Let’s assume, however, that Trump is found guilty. At that point a grave national crisis would be threatened. Trump and his partisans would argue, with more than a little justice, that he had been found guilty of crimes more or less identical with crimes committed by people on the Democratic side of politics, notably Hillary Clinton, who were not even charged with their offences. Legally speaking, that is irrelevant: if you are found guilty of a crime, it’s no defence at all to argue or even prove that others have committed the same crime and escaped scot-free. Most criminals do escape scot-free, but that unfortunate fact can’t be a defence for criminals who are caught. Otherwise, criminals would never be punished and there would be no deterrence for crime.
Politically speaking, however, it would be a different matter entirely. Half the country would see his conviction as unsafe and vindictive. I won’t predict the social and political consequences of that in case the New York Times accuses me of unleashing a wave of violent threats and alarming analysts.

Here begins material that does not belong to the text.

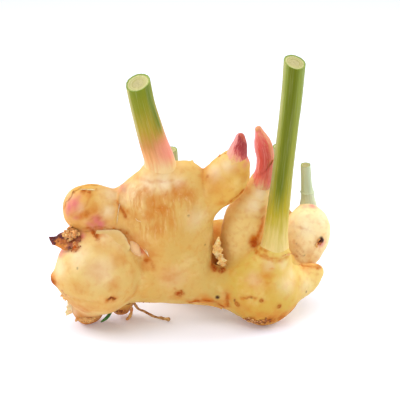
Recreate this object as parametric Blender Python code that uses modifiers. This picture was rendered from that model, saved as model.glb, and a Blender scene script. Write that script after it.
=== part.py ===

But I will say that Donald Trump was quite right to denounce not the rule of law but how law is selectively misapplied by Democratic prosecutors: to give up enforcing laws they dislike, to release dangerous criminals onto the streets without bail, to punish their political opponents and reward their friends, and to use their regulatory and prosecutorial powers to censor opinions they dislike and bankrupt those who express them.
Donald Trump is big enough to look after himself. What about the rest of us?